C = ( $-\infty$, $\pi$)

Note that $pi > e$, so $B \subset C$

That's why $B \backslash C = \emptyset$
Sorry isn't $B = (e, \infty)$ ? not $B = (0, e)$

So B without C = $x > \pi$ ?

7. Originally Posted by jvignacio
Sorry isn't $B = (e, \infty)$ ? not $B = (0, e)$

So B without C = $x > \pi$ ?

Arghhhh ****

You're right! $B = (0, \infty)$. So B without C = $x > \pi$ is correct

ahh yeah thanks for that! Also is the same as ? meaning A without B....
Probably not, what is the definition of A-B?

8. Originally Posted by Rapha
Arghhhh ****

You're right! $B = (0, \infty)$. So B without C = $x > \pi$ is correct

Probably not, what is the definition of A-B?

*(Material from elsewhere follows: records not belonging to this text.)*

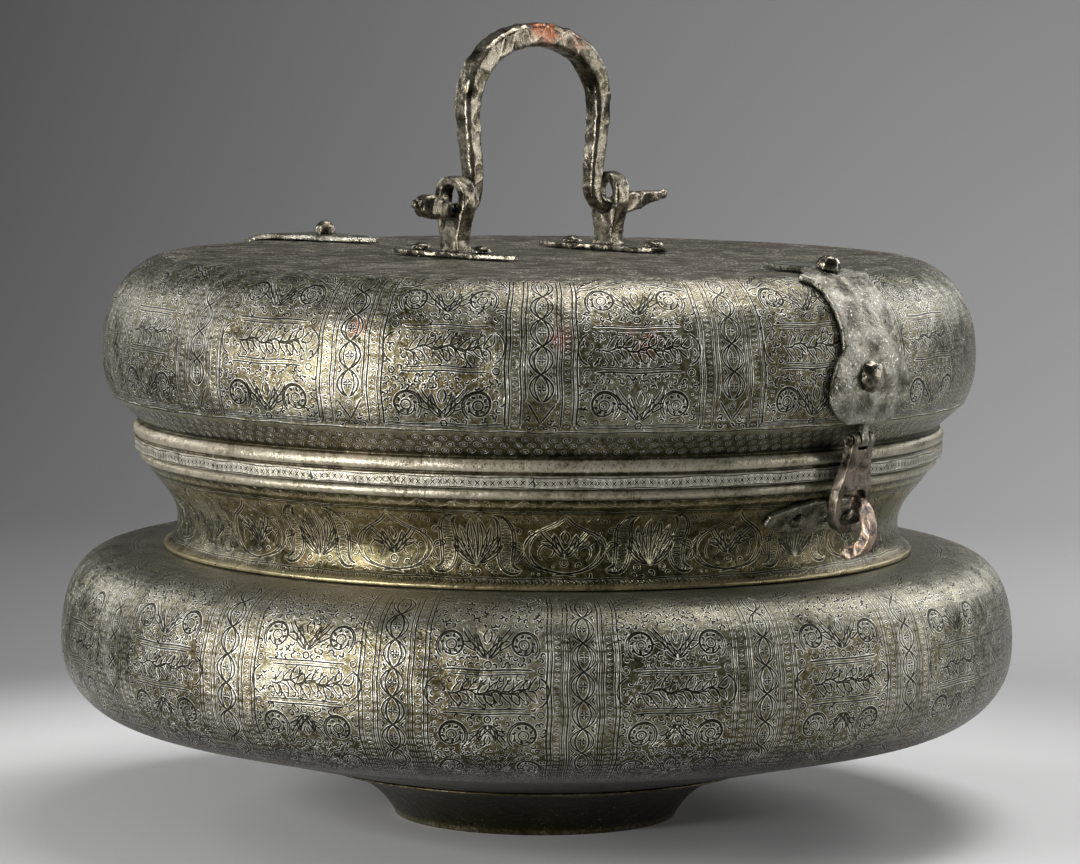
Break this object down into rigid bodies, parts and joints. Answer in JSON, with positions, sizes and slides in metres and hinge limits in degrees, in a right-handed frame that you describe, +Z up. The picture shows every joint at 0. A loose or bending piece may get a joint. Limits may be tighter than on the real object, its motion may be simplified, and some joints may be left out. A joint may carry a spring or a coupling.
{
  "type": "lidded bowl",
  "caption": "Engraved tinned-copper bowl with a hinged lid, a swinging bail handle and a hasp with a latch ring.",
  "frame": {"origin": "the middle of the foot's resting ring, on the surface the bowl stands on", "axes": "+Z up; the hasp faces -Y and the lid's hinge faces +Y, with its pin along X"},
  "size_m": [0.38, 0.38, 0.316],
  "materials": {
    "tinned_copper": "engraved copper sheet, tinned and darkened with age, bright on the raised edges",
    "worn_tin": "smooth forged strap, tinned and rubbed, with fine scratches",
    "forged_copper": "hammered bar and rivets, dull, with bright worn edges",
    "bare_copper": "bare square bar, worn smooth"
  },
  "bodies": {
    "bowl": {"belly_shell": "tinned_copper", "neck_collar": "tinned_copper", "foot_ring": "tinned_copper", "clasp_plate": "worn_tin", "clasp_plate_rivet_left": "forged_copper", "clasp_plate_rivet_right": "forged_copper", "hinge_plate": "worn_tin", "hinge_plate_rivet_left": "forged_copper", "hinge_plate_rivet_right": "forged_copper", "hinge_pin": "forged_copper"},
    "lid": {"lid_shell": "tinned_copper", "clasp_strap": "worn_tin", "hinge_strap": "worn_tin", "handle_lug_left": "forged_copper", "handle_lug_right": "forged_copper", "clasp_pin": "forged_copper", "left_lug_rivet_front": "forged_copper", "left_lug_rivet_back": "forged_copper", "right_lug_rivet_front": "forged_copper", "right_lug_rivet_back": "forged_copper", "clasp_strap_top_rivet": "forged_copper", "clasp_strap_side_rivet": "forged_copper", "hinge_strap_top_rivet": "forged_copper", "hinge_strap_side_rivet": "forged_copper"},
    "bail": {"bail_handle": "forged_copper"},
    "hasp_bar": {"hasp": "forged_copper"},
    "ring": {"latch_ring": "bare_copper"}
  },
  "joints": [
    {"name": "lid_hinge", "type": "hinge", "parent": "bowl", "child": "lid", "pos_m": [0, 0.1694, 0.147], "axis": [-1, 0, 0], "range_deg": [0, 105]},
    {"name": "bail_swing", "type": "hinge", "parent": "lid", "child": "bail", "pos_m": [0, 0.004, 0.2426], "axis": [1, 0, 0], "range_deg": [-90, 90]},
    {"name": "hasp_swing", "type": "hinge", "parent": "lid", "child": "hasp_bar", "pos_m": [0, -0.1686, 0.1624], "axis": [-1, 0, 0], "range_deg": [0, 95]},
    {"name": "ring_turn", "type": "hinge", "parent": "hasp_bar", "child": "ring", "pos_m": [0.0037, -0.16056, 0.12889], "axis": [1, 0, 0], "range_deg": [-15, 30]}
  ]
}
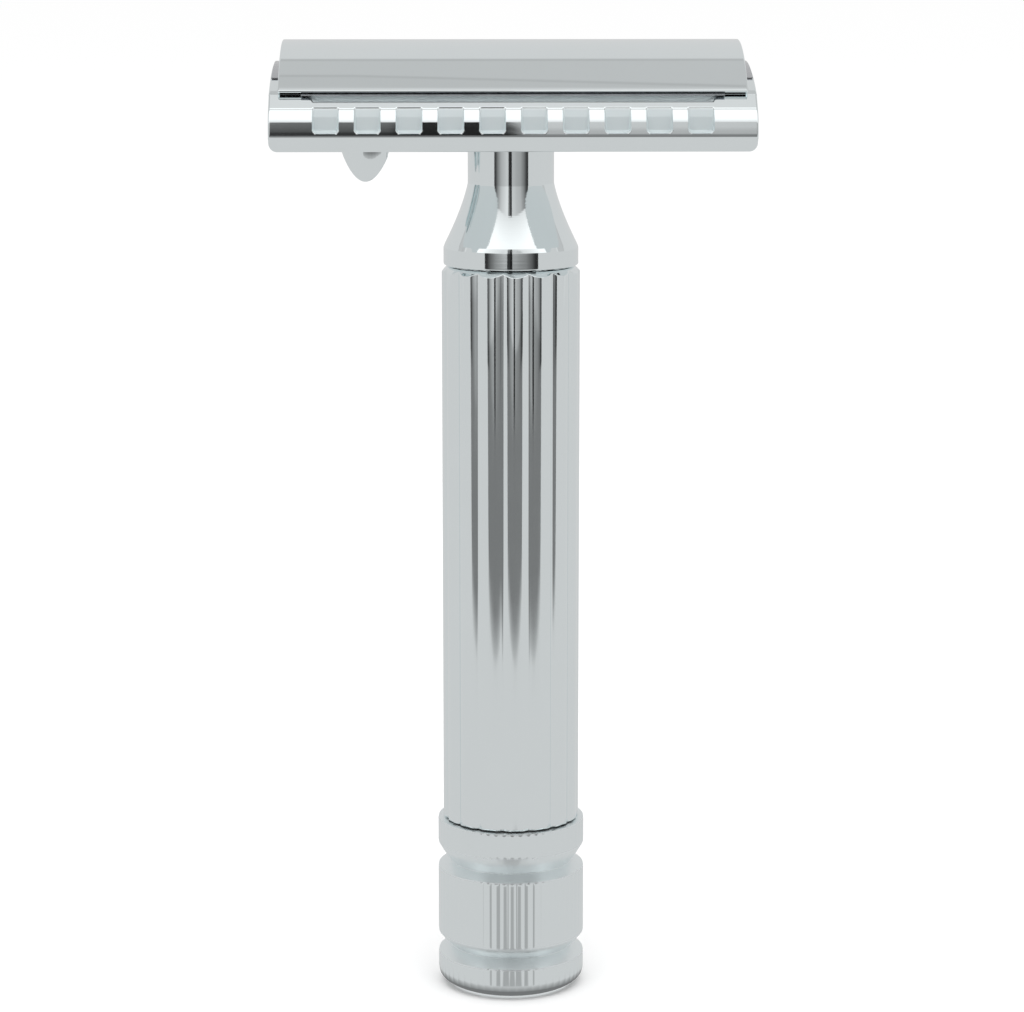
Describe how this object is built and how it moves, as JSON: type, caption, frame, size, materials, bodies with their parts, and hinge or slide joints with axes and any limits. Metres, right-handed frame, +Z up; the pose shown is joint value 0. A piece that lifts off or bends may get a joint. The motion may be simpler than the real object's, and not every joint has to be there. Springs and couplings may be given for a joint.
{
  "type": "safety razor",
  "caption": "Two-piece double-edge safety razor: arched cap, scalloped guard plate, flared neck, reeded barrel and a fluted knob that clamps the blade.",
  "frame": {"origin": "centre of the knob's flat foot, which is the middle of the razor's lowest face", "axes": "+Z up along the handle to the cap's crest, X along the blade, -Y and +Y towards the two guards"},
  "size_m": [0.043, 0.0248, 0.0892],
  "materials": {
    "chrome": "polished",
    "steel": "fine ground",
    "brass": "machined",
    "rubber": "matte"
  },
  "bodies": {
    "handle": {"base_plate": "chrome", "neck": "chrome", "barrel": "chrome", "upper_bush": "brass", "lower_bush": "brass", "thrust_washer": "steel"},
    "drive": {"knob": "chrome", "drive_rod": "steel", "threaded_socket": "brass", "socket_pin": "steel", "spring_washer": "steel", "retaining_clip": "steel", "seal_ring": "rubber"},
    "cap_assembly": {"cap": "chrome", "cap_stud": "steel"},
    "blade_body": {"blade": "steel"}
  },
  "joints": [
    {"name": "knob_turn", "type": "hinge", "parent": "handle", "child": "drive", "pos_m": [0, 0, 0.0081], "axis": [0, 0, -1], "range_deg": [0, 5760]},
    {"name": "cap_lift", "type": "slide", "parent": "handle", "child": "cap_assembly", "axis": [0, 0, 1], "range_m": [0, 0.0112]},
    {"name": "blade_lift", "type": "slide", "parent": "handle", "child": "blade_body", "axis": [0, 0, 1], "range_m": [0, 0.0056]}
  ],
  "couplings": [
    {"joint": "knob_turn", "follows": "cap_lift", "rad_per_m": 8976},
    {"joint": "blade_lift", "follows": "cap_lift", "ratio": 0.5}
  ]
}
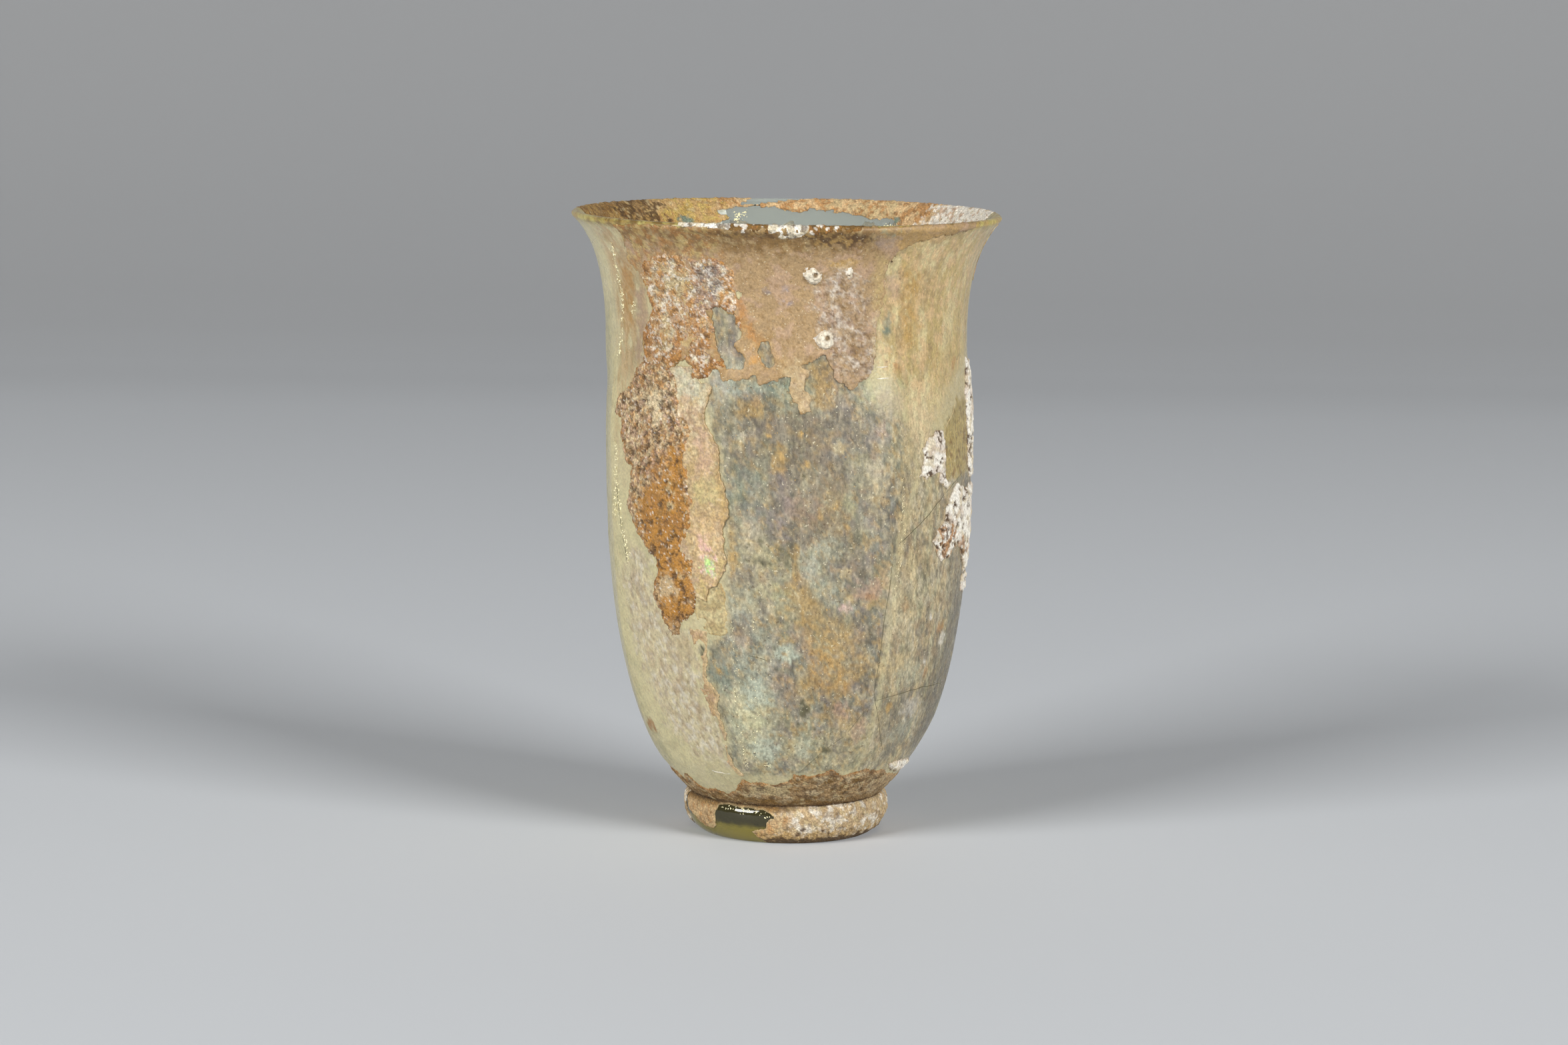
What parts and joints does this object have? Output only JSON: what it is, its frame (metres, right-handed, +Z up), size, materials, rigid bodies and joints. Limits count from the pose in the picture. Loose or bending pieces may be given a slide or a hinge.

Ummm i thought it ment the same thing! If it doesn't Im not sure what the meaning of it is

9. Originally Posted by jvignacio

Ummm i thought it ment the same thing! If it doesn't Im not sure what the meaning of it is
...Could be.

It depends on the definition you use.

If $A\backslash B = \{ x \in A : x \notin B \} := A - B$ then they are the same, but I know the definition

$A - B = \{ x - y : x \in A, y \in B \}$

as well. That would be something different.

10. Originally Posted by Rapha
...Could be.

It depends on the definition you use.

If $A\backslash B = \{ x \in A : x \notin B \} := A - B$ then they are the same, but I know the definition

$A - B = \{ x - y : x \in A, y \in B \}$

as well. That would be something different.
Ill get back to you thanks for the help mate!